Software engineers must consider a variety of strategies to build sufficiently dependable software before release. Indeed the tools used for software development and maintenance can supply developers with information for assurance cases. This information must be gathered to get software secure enough for its intended use. Among these tools the automatic static source code security scanners can be used for examining legacy code and, also, as a routine task included in the software development lifecycle. Static analysis of source code is a fault-detection technique [3], which does not require program execution. Automated static security analysis tools of source code are increasingly used today and taken into account in software development strategies, following an easy scheme as seen in Fig. 1. They are designed to detect vulnerabilities: flaws, faults, bugs and other errors in software code that, if left unaddressed, could lead to exploitable security vulnerabilities.

Nevertheless, static source code security analysis tools are far from being standard tools. Their internal design determines which set of vulnerabilities can detect. Commercial tools have a lack of public information about the design and their code is not accessible. The classification used by the tools for found vulnerabilities is different in each of the tools, making difficult the comparison of the results. A real benchmark is necessary to compare their performance, in terms of the number of detected vulnerabilities (true and false positives), their usability and to state, independently, which are the best ones for each environment. Finally, the fact that these tools can be used by any developer, even by the ones without previous information security experience, is doubtful. In accordance with Chess and West [4] and Howard [5], and against the claims of some vendors, it is relevant to know if an information security experienced user is necessary to get the best results of these tools.

These tools have begun to be part of the toolset for many software development teams, although a clear understanding of their strengths and limitations is still needed. This work aims to contribute in clarifying some aspects of this matter.

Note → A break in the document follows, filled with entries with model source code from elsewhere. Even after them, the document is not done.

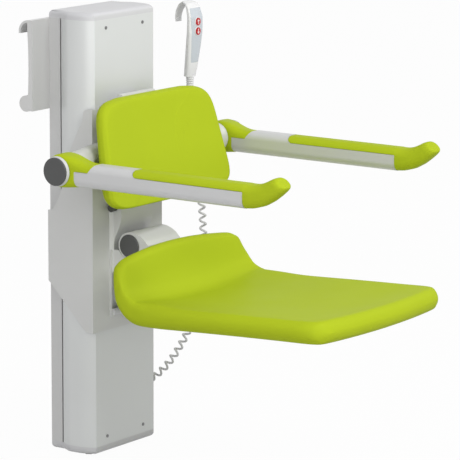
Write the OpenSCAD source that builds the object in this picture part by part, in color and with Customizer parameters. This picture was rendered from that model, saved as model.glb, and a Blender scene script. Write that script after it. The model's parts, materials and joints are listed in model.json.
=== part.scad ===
// Wall-hung shower seat with a height-adjustable carriage, fold-up arms and a hand control.
// Depths run from the back of the column toward the user, heights from its lower end.
// placed() turns depths to face -Y and puts the origin on the line where the wall rail bears.

/* [Column] */
// Height over both end caps
column_h = 940; // [930:5:1100]
// Width of the rear profile
profile_w = 210; // [200:2:220]
// Depth of the rear profile
profile_d = 29; // [27:0.5:30]
// Wall of the rear profile
profile_wall = 4; // [3:0.5:5]
// Step from the profile's side out to the cover's side
shoulder_w = 11; // [10:0.5:14]
// Depth of the open side slot between profile and cover
slot_d = 5; // [4.8:0.2:8]
// Depth of the slanted shoulder from the slot to the cover's side
lip_d = 16; // [12:0.2:18]
// Depth of the front cover from its rear edge to its flat front
cover_d = 67; // [64:1:80]
// Width of each rounded front corner, ending in a crease
corner_w = 15; // [10:1:20]
// Wall of the front cover
cover_wall = 3; // [2:0.5:4]
// Height of each end cap
cap_h = 16; // [12:1:20]
// Rounding of the caps' outer edge
cap_round = 9; // [4:0.5:10]

/* [Wall bracket] */
// Length of the wall bracket
bracket_l = 324; // [280:4:400]
// Height of the wall bracket
bracket_h = 190; // [180:2:220]
// Thickness of its plate
bracket_t = 10; // [8:0.5:11]
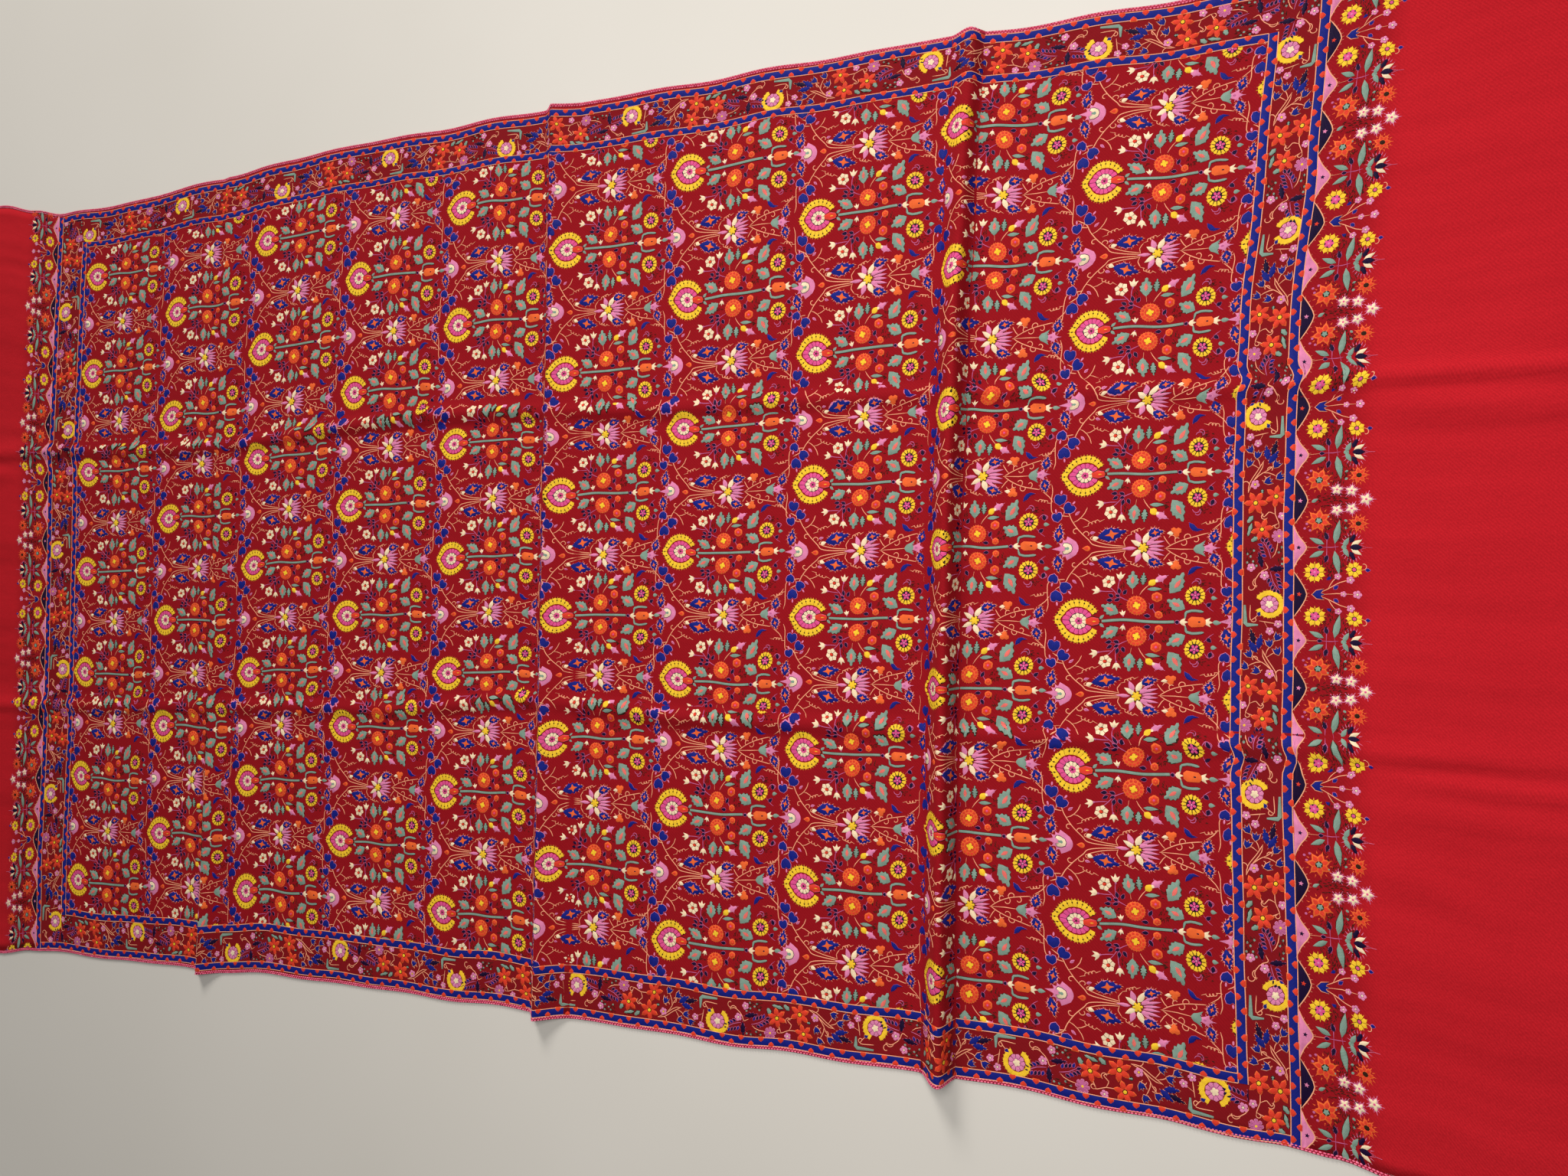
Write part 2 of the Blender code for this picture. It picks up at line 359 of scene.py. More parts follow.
def place(u, v, up):
    """Points of the embroidery's layout at a height above the top of the cloth."""
    along, across = drift(u, v)
    x, y = FLAT.read(u + along, v + across, FLAT.x, FLAT.y)
    return surface(x, y, up + CLOTH_WALL)


def bent_faces(uv, faces):
    """Which triangles lie over a fold that bends them out of their plane."""
    along, across = drift(uv[:, 0], uv[:, 1])
    u, v = uv[:, 0] + along, uv[:, 1] + across
    lift, = FLAT.read(u, v, FLAT.z)
    after = np.roll(faces, -1, axis=1)
    middle, = FLAT.read((u[faces] + u[after]) / 2, (v[faces] + v[after]) / 2, FLAT.z)
    return np.abs(middle - (lift[faces] + lift[after]) / 2).max(axis=1) > FLATNESS


def refined(points, grain, faces):
    """Splits bent triangles in four, so that wide stitches follow the folds."""
    for _ in range(REFINE_ROUNDS):
        bent = bent_faces(points, faces)
        first = faces[bent]
        after = np.roll(first, -1, axis=1)
        middles = len(points) + np.arange(first.size).reshape(-1, 3)
        points = np.concatenate([points, ((points[first] + points[after]) / 2).reshape(-1, 3)])
        grain = np.concatenate([grain, ((grain[first] + grain[after]) / 2).reshape(-1, 2)])
        corners = [np.stack([first[:, k], middles[:, k], middles[:, k - 1]], -1) for k in range(3)]
        faces = np.concatenate([faces[~bent], middles] + corners)
    return points, grain, faces


# Middle lines of the two blue stripes round the field, on the flat layout
STRIPE_WIDTH = 0.0078
STRIPE_STEP = 0.0215
STRIPE_RIM, STRIPE_RIM_STEP = 0.0008, 0.0045
Stripes = namedtuple("Stripes", "inner outer")
LEFT, RIGHT = Stripes(-1.3515, -1.3985), Stripes(0.1345, 0.1755)
FRONT, BACK = Stripes(-0.3765, -0.4200), Stripes(0.5180, 0.5600)
HALF = STRIPE_WIDTH / 2
FIELD = (LEFT.inner + HALF, RIGHT.inner - HALF, FRONT.inner + HALF, BACK.inner - HALF)


# Materials. The painted shade on the ground of the end rows fades out between these distances past
# the stripe.
END_SHADE_FROM, END_SHADE_TO = 0.035, 0.070
SOFT_EDGE = 0.003


def srgb(red, green, blue):
    """A colour given as 0 to 255, as linear values with alpha."""
    def linear(c):
        c = c / 255
        return c / 12.92 if c <= 0.04045 else ((c + 0.055) / 1.055) ** 2.4
    return (linear(red), linear(green), linear(blue), 1.0)


class Nodes:
    """A small helper that adds and joins shader nodes."""

    def __init__(self, name, roughness, specular=0.5):
        self.material = bpy.data.materials.new(name)
        self.material.use_nodes = True
        self.tree = self.material.node_tree
        self.shader = self.tree.nodes["Principled BSDF"]
        self.set("Roughness", roughness)
        self.set("Specular IOR Level", specular)

    def set(self, socket, value):
        self.shader.inputs[socket].default_value = value

    def link(self, value, socket):
        self.tree.links.new(value, self.shader.inputs[socket])

    def add(self, kind, inputs=None, **settings):
        node = self.tree.nodes.new(kind)
        for key, value in settings.items():
            setattr(node, key, value)
        for key, value in (inputs or {}).items():
            if isinstance(value, bpy.types.NodeSocket):
                self.tree.links.new(value, node.inputs[key])
            else:
                node.inputs[key].default_value = value
        return node

    def maths(self, operation, a, b, c=0.0, clamp=False):
        inputs = {0: a, 1: b, 2: c}
        return self.add("ShaderNodeMath", inputs, operation=operation, use_clamp=clamp).outputs[0]

    def times(self, a, b):
        return self.maths("MULTIPLY", a, b)

    def mix(self, factor, a, b):
        return self.add("ShaderNodeMix", {0: factor, 6: a, 7: b}, data_type="RGBA").outputs[2]

    def tint(self, tone, mask, strength, colour):
        """A tone drawn towards a colour where a mask is high."""
        return self.mix(self.times(mask, strength), tone, colour)

    def noise(self, vector, scale, detail=2.0):
        inputs = {"Vector": vector, "Scale": scale, "Detail": detail}
        return self.add("ShaderNodeTexNoise", inputs).outputs[0]

    def stretched(self, vector, *scale):
        return self.add("ShaderNodeMapping", {"Vector": vector, "Scale": scale}).outputs[0]

    def bands(self, vector, scale, distortion, detail, direction):
        inputs = {"Vector": vector, "Scale": scale, "Distortion": distortion, "Detail": detail}
        wave = self.add("ShaderNodeTexWave", inputs, wave_type="BANDS", bands_direction=direction)
        return wave.outputs[1]

    def layout(self, name):
        return self.add("ShaderNodeUVMap", uv_map=name).outputs[0]

    def spot(self):
        return self.add("ShaderNodeTexCoord").outputs["Object"]

    def step(self, value, start, end):
        """0 to 1 as the value goes from start to end."""
        inputs = {0: value, 1: start, 2: end, 3: 0.0, 4: 1.0}
        return self.add("ShaderNodeMapRange", inputs, interpolation_type="SMOOTHSTEP").outputs[0]

    def inside(self, u, v, edge):
        """1 inside one of the stripes round the field and 0 outside it."""
        u0, u1, v0, v1 = (getattr(stripes, edge) for stripes in (LEFT, RIGHT, FRONT, BACK))
        share = self.times(self.step(u, u0 - SOFT_EDGE, u0), self.step(u, u1 + SOFT_EDGE, u1))
        share = self.times(share, self.step(v, v0 - SOFT_EDGE, v0))
        return self.times(share, self.step(v, v1 + SOFT_EDGE, v1))

    def bump(self, relief, strength=1.0):
        inputs = {"Height": relief, "Strength": strength, "Distance": 1.0}
        self.link(self.add("ShaderNodeBump", inputs).outputs[0], "Normal")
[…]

The first goal of this study is to provide objective assessment results, following a well-defined and repeatable methodology that allows an evaluation of the performance of vulnerabilities detection capacity of static code security analyzers. The methodology uses a selected benchmark with a well-known set of security vulnerabilities. A tool has the best performance against a benchmark if it has the best balance between detecting the highest number of true positives and having few false positives. The benchmark must be “repeatable, portable, scalable, representative, require minimum changes in the target tools and simple to use”, in accordance with Gray [52]. Several benchmarks initiatives have been analyzed and the NIST SAMATE Reference Dataset [6] project meets all these requirements. It compiles a suite of synthetic benchmarks with support for multiplatform and for the C/C++, Java, J2EE and PHP languages, with coverage for most of vulnerabilities categories.

The second goal is to use the methodology for comparing the performance of nine different tools for C/C++ languages (CBMC, K8-Insight, PC-lint, Prevent, Satabs, SCA, Goanna, Cx-enterprise, Codesonar), having a different design. The study searches their effectiveness in terms of the number of detected security vulnerabilities and uses a selected and widely accepted set of metrics. This evaluation allows providing some practical recommendations for the use of these tools and also on how to improve their effectiveness.

The study searches also to characterize how automatic the behavior of the tools is or, in other words, if an experienced user is necessary or not to get the best performance of these tools. Some of these tools, especially the commercial ones, claim not needing security expert people working on the results produced by the tools, and we wanted to clarify this statement.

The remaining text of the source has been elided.